Opening reception: Thursday 8 April, 6-8 p.m.
Venice, CA – L.A. Louver is pleased to announce an exhibition of recent inkjet
printed computer drawings on paper by David Hockney. The exhibition will include
over a dozen portraits of the artist’s family, friends, colleagues and acquaintances.
David Hockney has made portraits throughout his entire career. They are the subject
of some of his most famous works such as Beverly Hills Housewife, 1966, and
Mr. And Mrs. Clark and Percy, 1970-71 (Collection of Tate, London). In this new
series, Hockney draws both single figures, as well as double portraits that seek to
reveal aspects of the couples’ interpersonal relationship. As with all portraits, the
relationship between sitter/s and artist emerges beyond the subjects themselves.

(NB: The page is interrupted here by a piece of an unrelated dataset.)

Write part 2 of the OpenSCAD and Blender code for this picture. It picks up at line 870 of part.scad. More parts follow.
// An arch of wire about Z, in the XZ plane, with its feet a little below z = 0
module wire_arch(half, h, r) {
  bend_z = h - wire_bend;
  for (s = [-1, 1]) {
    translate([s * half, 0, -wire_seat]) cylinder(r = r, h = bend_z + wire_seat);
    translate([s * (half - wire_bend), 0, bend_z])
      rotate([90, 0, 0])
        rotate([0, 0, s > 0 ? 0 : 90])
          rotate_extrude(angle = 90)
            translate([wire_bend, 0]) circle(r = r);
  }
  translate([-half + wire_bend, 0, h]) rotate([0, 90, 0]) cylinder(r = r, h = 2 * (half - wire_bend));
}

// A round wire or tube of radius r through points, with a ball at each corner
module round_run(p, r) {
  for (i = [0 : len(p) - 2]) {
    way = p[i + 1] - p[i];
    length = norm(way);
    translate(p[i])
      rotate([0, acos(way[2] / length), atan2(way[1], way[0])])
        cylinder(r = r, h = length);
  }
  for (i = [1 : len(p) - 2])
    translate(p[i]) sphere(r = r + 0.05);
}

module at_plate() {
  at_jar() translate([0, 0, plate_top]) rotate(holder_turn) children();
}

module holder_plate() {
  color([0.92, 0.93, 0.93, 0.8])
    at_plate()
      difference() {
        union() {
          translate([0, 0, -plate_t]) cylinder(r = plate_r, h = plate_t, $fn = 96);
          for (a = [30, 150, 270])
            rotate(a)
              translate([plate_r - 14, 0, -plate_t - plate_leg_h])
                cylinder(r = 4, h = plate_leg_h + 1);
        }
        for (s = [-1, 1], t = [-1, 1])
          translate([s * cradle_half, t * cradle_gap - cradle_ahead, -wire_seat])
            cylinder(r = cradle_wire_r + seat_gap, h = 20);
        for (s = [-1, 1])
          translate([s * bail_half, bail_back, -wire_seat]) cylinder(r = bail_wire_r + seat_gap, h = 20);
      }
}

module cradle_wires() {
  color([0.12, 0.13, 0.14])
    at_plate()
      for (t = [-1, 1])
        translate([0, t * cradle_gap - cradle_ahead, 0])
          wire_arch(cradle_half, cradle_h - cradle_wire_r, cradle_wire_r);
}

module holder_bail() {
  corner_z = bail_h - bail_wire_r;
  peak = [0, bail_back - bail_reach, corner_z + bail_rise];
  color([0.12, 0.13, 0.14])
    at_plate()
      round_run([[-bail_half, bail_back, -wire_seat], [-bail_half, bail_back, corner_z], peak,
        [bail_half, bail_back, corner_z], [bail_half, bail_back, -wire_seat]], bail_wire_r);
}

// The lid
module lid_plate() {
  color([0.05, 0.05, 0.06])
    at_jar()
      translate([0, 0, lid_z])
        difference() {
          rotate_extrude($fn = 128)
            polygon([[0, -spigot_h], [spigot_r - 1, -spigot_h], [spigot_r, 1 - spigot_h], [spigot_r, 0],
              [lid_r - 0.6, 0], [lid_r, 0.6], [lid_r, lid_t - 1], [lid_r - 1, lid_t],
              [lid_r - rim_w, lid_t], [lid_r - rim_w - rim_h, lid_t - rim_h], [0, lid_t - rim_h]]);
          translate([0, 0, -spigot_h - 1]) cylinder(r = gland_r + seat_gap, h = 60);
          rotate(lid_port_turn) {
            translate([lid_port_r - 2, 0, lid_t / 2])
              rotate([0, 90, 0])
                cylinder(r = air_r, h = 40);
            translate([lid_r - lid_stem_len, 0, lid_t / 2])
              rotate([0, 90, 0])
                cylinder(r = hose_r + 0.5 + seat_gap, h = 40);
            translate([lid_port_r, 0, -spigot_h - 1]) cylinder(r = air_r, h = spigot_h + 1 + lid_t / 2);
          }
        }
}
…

Faces are the most interesting thing we see; other people fascinate me,
and the most interesting aspect of other people – the point where we go
inside them – is the face. It tells all. ------ David Hockney
Hockney is renown for his continual quest and exploration of new technologies to harness in his art making: from the
“home made prints” that he made in the mid-1980s using an early Xerox machine, faxes, and SX-70 Polaroid film,
to his recent adoption of iPhone technology. However, it has been only in the last couple of years that Hockney has
considered computer software sufficiently advanced to “keep up” with the artist’s hand, and to allow both ease of use,
as well as sensitivity and nuance of color and line. Using a graphic tablet and tablet pen, this new software also allows
Hockney to switch color more rapidly than with brushes, and to enlarge areas of the composition so that he can achieve
refinement of detail.
Unlike the landscape drawings he has made using this technology (shown at L.A, Louver 26 February through 28
March, 2009), Hockney’s portraits do not include photographic elements. Rather, he uniquely employs computer technology
to draw elements in the same manner as he might use paint, with the impression of color washes and translucent
overlays. Some elements are high articulated, such as the face in A Bigger Maurice Payne, 2008, while others remain
gestural, more suggested that defined, as in the hands of Jean-Pierre Goncalves de Lima, 2008. Once complete, the
portraits are printed in small editions (edition sizes range from 12 to 30) on inkjet printers. The prints are large in format,
ranging in scale from 49 x 33 1/2 inches (124 x 85 cm) to 64 x 43 inches (162 x 109 cm.). Several of the portraits
are printed in two sizes. The figures portrayed in the portraits include Hockney’s siblings, Paul and Margaret Hockney,
and friends, Sir Tatton Sykes, Dr. Elizabeth Barton, Peter Goulds and friends Michele and John Spike.
Concurrent to: David Hockney: more drawing in a printing machine, 8 April through 8 May 2010: First Floor Gallery:
Charles Garabedian: Recent Paintings, 8 April through 8 May 2010, Skyroom: Rogue Wave Projects presents
Olga Koumoundouros: Hard Times: owed to Studs Terkel and all of that, 8 April through 26 June 2010.